Mar cinese meridionale: fronte comune per arginare l’imperialismo di Pechino
Hanoi (AsiaNews) - Hanoi sostiene la proposta di Manila, che auspica un approccio "multilaterale" per risolvere i conflitti con Pechino nel Mar cinese meridionale, al centro di una disputa feroce per lo sfruttamento di risorse e materie prime. È quanto emerge dall'ultimo vertice dei Paesi Asean - associazione che riunisce 10 nazioni del Sud-est asiatico - che si è tenuto nei giorni scorsi in Cambogia. Il presidente filippino Benigno Aquino suggerisce di "assumere una posizione comune" nei confronti del governo cinese, che chiede invece "singoli" accordi con i vari attori in gioco. Intanto navi di Manila e Pechino sono protagoniste di uno scontro marittimo al largo dell'isola di Luzon, che rischia di acuire la tensione nell'area.
Hanoi punta il dito contro la marina cinese, che avrebbe fermato e malmenato alcuni pescatori vietnamiti che si trovavano all'interno delle acque territoriali. Ancora oggi Pechino detiene 21 marinai e chiede 11mila dollari di riscatto per il loro rilascio. Il governo vietnamita ha lanciato un appello per la loro liberazione, caduto finora nel vuoto. Il signor Loc, pescatore dell'isola di Lý Sơn, conferma che monta l'ira nei confronti della "crudele Cina" e ribadisce che "le isole Paracel sono del Vietnam". Gli fa eco la signora Lê thị Hậu, 31enne moglie di Nguyễn Lợi, pescatore di 34 anni, arrestato dalla marina cinese. "Sono molto preoccupata per i pescatori - dichiara la donna - perché spesso vengono picchiati dalle forze navali cinesi".

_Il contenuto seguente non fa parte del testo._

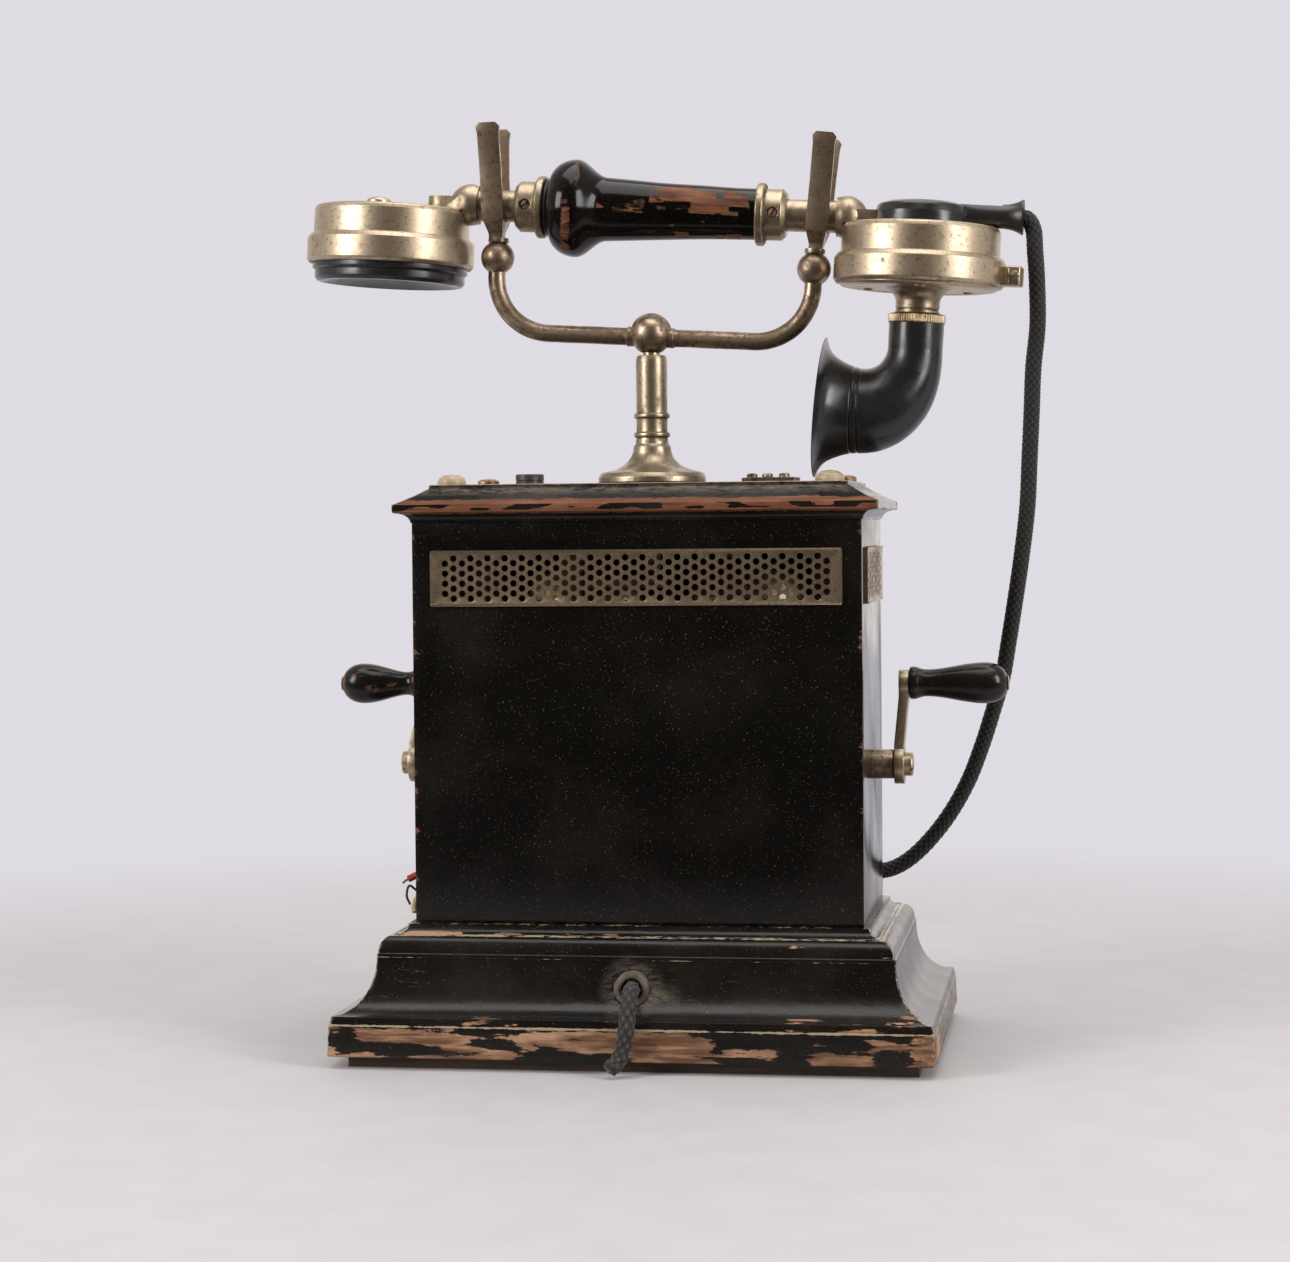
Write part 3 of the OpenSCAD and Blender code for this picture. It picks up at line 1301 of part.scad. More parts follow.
base_board();
bottom_screws();
plinth();
plinth_cap();
front_panel();
back_panel();
left_side();
right_side();
corner_posts();
deck();
lid();
ivory_domes();
lid_screws();
front_grille();
side_grilles();
cord_bushings();
arrester_plate();
post_sleeve();
shaft_bushes();
generator_frame();
magnets();
ringer_frame();
ringer_coils();
gongs();
induction_coil();
switch_frame();
contact_springs();
plunger();
cradle_bow();
forks();
hook_lever();
crank_shaft();
crank_gear();
crank_arms();
crank_pins();
left_handle();
right_handle();
armature();
push_button();
clapper();
grip();
handset_tube();
ferrules();
grip_washer();
elbows();
receiver_cup();
receiver_ring();
earpiece();
receiver_diaphragm();
receiver_magnet();
transmitter_cup();
transmitter_ring();
carbon_capsule();
transmitter_cap();
mouthpiece_neck();
knurled_ring();
horn();
handset_cord();
line_cord();
wire_ends();
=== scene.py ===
"""Looks of the magneto desk telephone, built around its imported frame. Lengths in code are millimetres
unless a comment says otherwise; build() turns them into metres."""

import json
import math

import bmesh
import bpy
import numpy as np
from mathutils import Matrix, Vector, noise
from mathutils.geometry import delaunay_2d_cdt


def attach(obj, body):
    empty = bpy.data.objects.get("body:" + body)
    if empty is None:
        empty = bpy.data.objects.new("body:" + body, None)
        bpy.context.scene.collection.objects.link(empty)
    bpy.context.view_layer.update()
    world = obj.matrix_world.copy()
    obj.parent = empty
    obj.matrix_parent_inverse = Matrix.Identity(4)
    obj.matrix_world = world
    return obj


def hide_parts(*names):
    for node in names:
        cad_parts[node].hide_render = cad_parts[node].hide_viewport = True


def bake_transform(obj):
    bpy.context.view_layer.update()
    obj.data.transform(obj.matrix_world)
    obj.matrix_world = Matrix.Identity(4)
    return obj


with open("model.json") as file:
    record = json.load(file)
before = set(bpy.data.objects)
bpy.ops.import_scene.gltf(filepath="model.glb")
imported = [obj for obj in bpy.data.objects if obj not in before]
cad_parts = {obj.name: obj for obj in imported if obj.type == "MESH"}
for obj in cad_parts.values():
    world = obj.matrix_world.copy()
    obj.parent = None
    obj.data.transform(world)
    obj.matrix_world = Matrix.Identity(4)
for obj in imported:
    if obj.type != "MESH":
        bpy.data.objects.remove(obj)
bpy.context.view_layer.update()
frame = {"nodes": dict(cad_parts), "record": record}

MM = 0.001
HALF_W, HALF_D = 83.0, 46.0
CASE_Z0, CASE_Z1, LID_Z1 = 50.2, 198.2, 212.2
BALL_Z = 269.0
TILT = math.radians(3.3)
SHAFT_Z, PIN_Z = 106.0, 136.5     # heights of the crank shaft and of the crank pins
WINDOW_Z = 177.5                  # middle height of the sound windows
BUTTON_X = -47.4
LINE_Z = 29                       # height of the line cord's hole
CORD_X, CORD_Z = 66, 58           # the hand set cord's hole in the back
BUSHING_BORE = 6.45
HOLE_SIDES = 48

CRADLE = Matrix.Translation((0, 0, BALL_Z)) @ Matrix.Rotation(TILT, 4, "Y")
HANDSET = CRADLE @ Matrix.Translation((0, 0, 46.4))
RECEIVER = HANDSET @ Matrix.Translation((-102.5, 0, 0))
TRANSMITTER = HANDSET @ Matrix.Translation((100.1, 0, 0))
ALONG_X = Matrix.Rotation(math.pi / 2, 4, "Y")     # turns a lathe's own Z to +X
ALONG_Y = Matrix.Rotation(-math.pi / 2, 4, "X")    # turns a lathe's own Z to +Y
BACK_X = Matrix.Rotation(-math.pi / 2, 4, "Y")     # turns a lathe's own Z to -X


def linked(name, data):
    """A new object in the scene."""
    made = bpy.data.objects.new(name, data)
    bpy.context.scene.collection.objects.link(made)
    return made


# ---- Camera ----

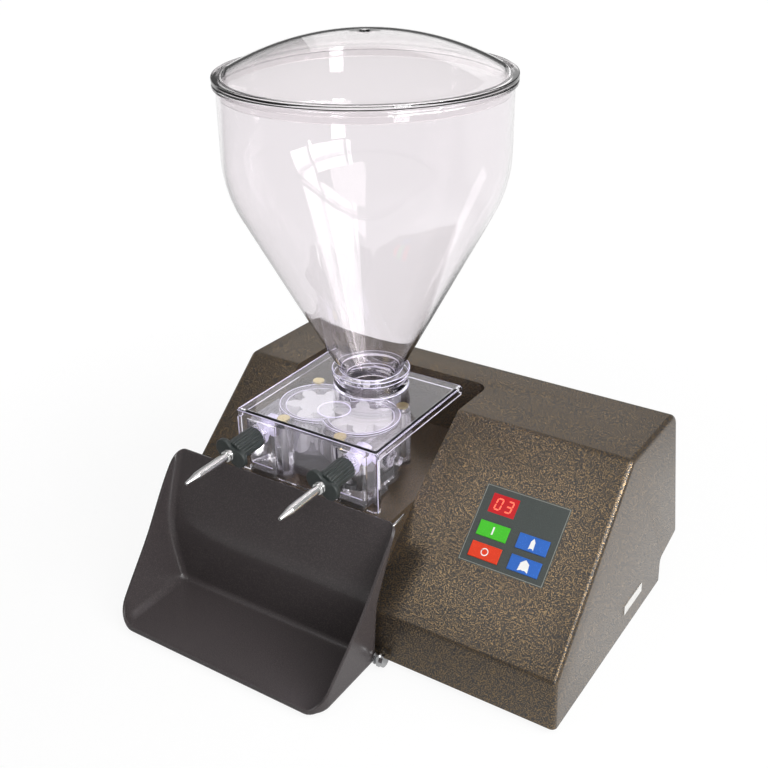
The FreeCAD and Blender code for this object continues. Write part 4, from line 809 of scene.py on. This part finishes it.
# The clear cover: a vacuum-formed clear plate with side lips and a front skirt, dropped over the
# pump; its collar carries the hopper.
dress(clear_plastic("cover sheet", "f9f7fd", gloss=0.012, haze=0.025), "clear_cover")
cover_rides = body_of(body["clear_cover"])[0]
seat_gap, cover_top, cover_lip, skirt_z = 0.3, 224.6, 10.5, 150.55
lip_z, edge_z = cover_top - cover_lip - seat_gap, cover_top - 1.4
# Painted highlight: thin pale bars along the cover's lips, skirt corners and top edges, where the
# clear sheet shows bright lines of reflected light.
cover_glint_lines = [((-165.5, 68.0, lip_z), (-165.5, 240.0, lip_z)),
               ((17.0, 68.0, lip_z), (17.0, 240.0, lip_z)),
               ((-160.0, 243.5, lip_z), (13.0, 243.5, lip_z)),
               ((-166.9, 64.5, skirt_z), (-166.9, 64.5, 214.0)),
               ((18.4, 64.5, skirt_z), (18.4, 64.5, 214.0)),
               ((-166.0, 63.2, edge_z), (17.5, 63.2, edge_z)),
               ((-166.8, 66.0, edge_z), (-166.8, 242.0, edge_z))]
for k, (start, end) in enumerate(cover_glint_lines):
    rounded_bar("cover_edge_%d" % (k + 1), start, end, 0.55, painted_glint_plastic, cover_rides, around=8)
well_y = 193.0
# Painted highlight: thin pale rings at the edges of the collar, for the bright lines it shows.
for name, radius, level in (("collar_rim", 44.2, 245.6), ("collar_mouth", 36.2, 245.8),
                            ("collar_seat", 30.9, 235.9), ("collar_foot", 43.0, 225.1)):
    bent_bar(name, circle(radius, well_y), level, 0.5, painted_glint_plastic, cover_rides)

# The hopper: a clear funnel in one blow moulding, with a rolled rim, a straight band, a long
# cone and a spigot that stands in the pump's inlet well.
hopper_clear = clear_plastic("hopper moulding", "f6f3f5", gloss=0.008, haze=0.02, index=1.5)
axis_foot = (pump_x, well_y, 0.0)
collar_top, collar_depth, collar_bore = 246.0, 10.5, 30.5
spigot_foot, neck_foot, band_foot, rim_foot, rim_top = 206.0, 222.0, 498.0, 567.0, 573.0
bore, spigot, neck, band, rim_radius, wall = 24.6, 27.6, 30.2, 151.0, 154.7, 3.0
cone_slope = 0.525
tilt = math.atan(cone_slope)
start = collar_top - collar_depth + seat_gap + (neck - collar_bore) / cone_slope
shoulder = start + (band - neck) / cone_slope
inner_shoulder = start + (band - wall - neck + wall / math.cos(tilt)) / cone_slope
inner_foot = start + (bore - neck + wall / math.cos(tilt)) / cone_slope
bend = (band_foot - shoulder) / math.tan(tilt / 2)
hopper = turned("hopper_shell",
                [(bore, spigot_foot, 0.8), (spigot, spigot_foot, 0.8), (spigot, neck_foot),
                 (neck, neck_foot, 0.6), (neck, start, 3.0), (band, shoulder, bend),
                 (band, rim_foot, 1.0), (rim_radius, rim_foot, 2.6), (rim_radius, rim_top, 2.6),
                 (band - wall, rim_top, 1.2), (band - wall, inner_shoulder, bend - wall),
                 (bore, inner_foot, 3.0)],
                axis_foot, upright, hopper_clear, "hopper", around=160, steps=10)
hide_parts("hopper")

# The hopper's lid: a shallow clear dome with a flange that sits on the rim, a skirt inside it,
# and the small mark where the plastic entered the mould.
lid_clear = clear_plastic("lid moulding", "f5f2f3", gloss=0.01, haze=0.03, index=1.5)


def dome_line(radius, height, foot, points=18):
    """Points up a circular arc from its foot radius to the axis."""
    ball = (radius ** 2 + height ** 2) / (2 * height)
    angle = np.linspace(math.asin(radius / ball), 0, points)
    return np.stack([ball * np.sin(angle), foot + height - ball + ball * np.cos(angle)], 1)


seat, flange, skirt, skirt_out, skirt_in = rim_top + seat_gap, 5.0, 14.0, 147.7, 144.7
outside, inside = dome_line(147.0, 38.0, seat + flange), dome_line(skirt_in, 40.0, seat)
gate_radius, gate_top = 5.5, 617.8
gate = [(gate_radius, gate_top - 2.2, 0.3), (4.6, gate_top, 0.6), (0.0, gate_top)]
line = ([(rim_radius, seat, 0.4), (rim_radius, seat + flange, 1.4)]
        + [tuple(q) for q in outside[:-1] if q[0] > gate_radius + 0.1] + gate
        + [tuple(q) for q in inside[::-1]]
        + [(skirt_in, seat - skirt, 1.0), (skirt_out, seat - skirt, 1.0), (skirt_out, seat)])
dome = turned("lid_dome", line, axis_foot, upright, lid_clear, "hopper_lid", around=160, steps=6)
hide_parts("hopper_lid")

# The tray: a dark brown vacuum-formed scoop with a 3 mm wall, large rounds in its corners and a
# rolled rim. It leans against the deck's front and is located by a chromed stud at each side.
tray_plastic = moulded_plastic("tray moulding", "464142", "544d4d", share=0.2, scale=1000,
                               gloss=0.24, relief=0.06, cloud=0.04, sheen=0.5)
tray_low, tray_high, tray_front, tray_top = 3.0, 161.5, -95.1, 170.6
tray_right, right_flare, tray_left, left_flare = 49.5, 7.7, -246.0, 20.0
back_foot, back_lean, lean_from = 13.9, 0.43, 82.0


def smooth_larger(a, b, width):
    """The larger of two values, eased over a width where they cross."""
    return 0.5 * (a + b + np.sqrt((a - b) ** 2 + width ** 2))


def tray_plan(corner, angle, level, inset):
    """A point of the plan outline at a level. The right side leans out evenly, the left one less
    and less on the way up; the back stands upright and then leans back. Each corner is an arc
    about a centre set in from both walls."""
    sx, sy = np.where((corner == 0) | (corner == 3), 1.0, -1.0), np.where(corner < 2, 1.0, -1.0)
    rise = (level - tray_low) / (tray_high - tray_low)
    wall_left = tray_left + left_flare * np.clip(1.0 - rise, 0.0, 1.0) ** 2
    wall_x = np.where(sx > 0, tray_right + right_flare * rise, wall_left)
    wall_back = back_foot + back_lean * smooth_larger(level - lean_from, 0.0, 10.0)
    wall_y = np.where(sy > 0, wall_back, tray_front)
    radius = np.maximum(np.where(sy > 0, 12.0, 20.0) - inset, 2.0)
    return np.stack([wall_x - sx * (inset + radius) + radius * np.cos(angle),
                     wall_y - sy * (inset + radius) + radius * np.sin(angle), level], -1)


def tray_scoop(per_arc=9, per_side=26, rows=18):
    """The scoop's outer skin. Around: four arcs and four straights, each straight a blend from one
    arc's end to the next one's start. Upwards: out over the floor, round a quarter turn, then up
    the wall to the rim, which climbs with y to the tray's top. As the walls lean, the rim's y
    depends on its height in turn: rounds of both settle it."""
    turn = np.linspace(0, math.pi / 2, per_arc)
    first = np.concatenate([[(k, k * math.pi / 2 + a, k, 0.0) for a in turn]
                            + [(k, (k + 1) * math.pi / 2, (k + 1) % 4, w)
                               for w in np.linspace(0, 1, per_side + 1)[1:-1]] for k in range(4)])
    here_corner, here_angle, next_corner, weight = first.T[:, None, :]

    def spot(level, inset):
        one = tray_plan(here_corner, here_angle, level, inset)
        two = tray_plan(next_corner, np.where(weight > 0, here_angle, 0.0), level, inset)
        return one * (1 - weight[..., None]) + two * weight[..., None]

    flat = np.zeros_like(weight)
    rim = flat + 100.0
    for _ in range(40):
        y = spot(rim, flat)[..., 1]
        lip, side = 12.0 + 0.92 * (y + 95.0), 77.8 + 1.47 * (y + 21.9)
        rim = -smooth_larger(-smooth_larger(lip, side, 10.0), -tray_top, 30.0)
    bend = np.clip(rim - tray_low - 3.0, 4.0, 10.0)
    quarter = np.linspace(0, math.pi / 2, 9)[:, None]
    foot = spot(tray_low + bend * (1 - np.cos(quarter)), bend * (1 - np.sin(quarter)))
    climb = np.linspace(0, 1, rows)[1:, None]
    wall = spot(tray_low + bend + (rim - tray_low - bend) * climb, flat + 0.0 * climb)
    middle = np.array([-88.0, -40.0, tray_low])
    outwards = np.array([0.0, 0.5, 0.9])[:, None, None]
    floor = middle + (foot[:1] - middle) * outwards
    points = np.concatenate([floor, foot, wall])
    return points.reshape(-1, 3), grid_faces(points.shape[0], points.shape[1])


scoop = new_piece("tray_scoop", *tray_scoop(), tray_plastic, body_of(body["drip_tray"])[0],
                  sharp=60)
thickness = scoop.modifiers.new("wall", "SOLIDIFY")
thickness.thickness, thickness.offset, thickness.use_even_offset = 0.003, -1.0, True
rolled = scoop.modifiers.new("rolled rim", "BEVEL")
rolled.limit_method, rolled.angle_limit = "ANGLE", math.radians(60)
rolled.width, rolled.segments = 0.0011, 3
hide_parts("drip_tray")
hook = rounded_bar("tray_hook", (51.8, 41.5, 160.3), (50.8, 64.0, 161.4), 1.4, steel,
                   body_of(body["tray_hanger"])[0])
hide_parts("tray_hanger")
chrome = metal("chrome", "d8d9da", gloss=0.1, spread=0.06, lines=1200, relief=0.02)
dress(chrome, "tray_stud_left", "tray_stud_right", "stud_lug_left", "stud_lug_right")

Il fronte di scontro per lo sfruttamento delle risorse marittime si allarga fino a comprendere anche l'India: in questi giorni Pechino avverte New Delhi che "l'India non deve compiere esplorazioni nel Mar cinese meridionale". La presa di posizione segue una serie di accordi fra governi indiano e vietnamita, che autorizza attività esplorative a compagnie petrolifere indiane - con il consenso di Hanoi - in acque territoriali vietnamite. Il ministero indiano degli Esteri risponde agli avvertimenti di Pechino, ricordando che l'area interessata è di esclusiva pertinenza del Vietnam.
Intanto continua la scontro "di alto profilo" fra la marina filippina e la controparte cinese, che vede coinvolta la nave da guerra più grande della flotta di Manila. Secondo il governo, l'8 aprile scorso l'incrociatore ha sorpreso otto pescherecci cinesi in acque territoriali filippine; le imbarcazioni si trovavano a circa 120 miglia marittime al largo della costa di Luzon. Tuttavia, l'intervento di "due navi pattuglia cinesi" ha impedito il fermo dei pescherecci. L'ambasciata cinese a Manila dichiara che l'area teatro dello scontro è di proprietà di Pechino e intima alla nave da guerra filippina di abbandonare la zona. Manila risponde che l'area rientra nelle 200 miglia marittime, parametro usato dalle leggi internazionali per stabilire il limite massimo delle acque territoriali di un Paese.
Fra le nazioni della regione Asia-Pacifico, la Cina è quella che avanza le maggiori rivendicazioni in materia di confini marittimi nel mar Cinese meridionale. L'egemonia nell'area riveste un carattere strategico per il commercio e lo sfruttamento di petrolio e gas naturale. A contendere le mire espansionistiche di Pechino vi sono Vietnam, Filippine, Malaysia, il sultanato del Brunei e Taiwan, cui si uniscono la difesa degli interessi strategici degli Stati Uniti nell'area. Nella zona negli ultimi mesi si sono registrati numerosi "incidenti" fra navi - militari o imbarcazioni di pescatori - battenti bandiere diverse.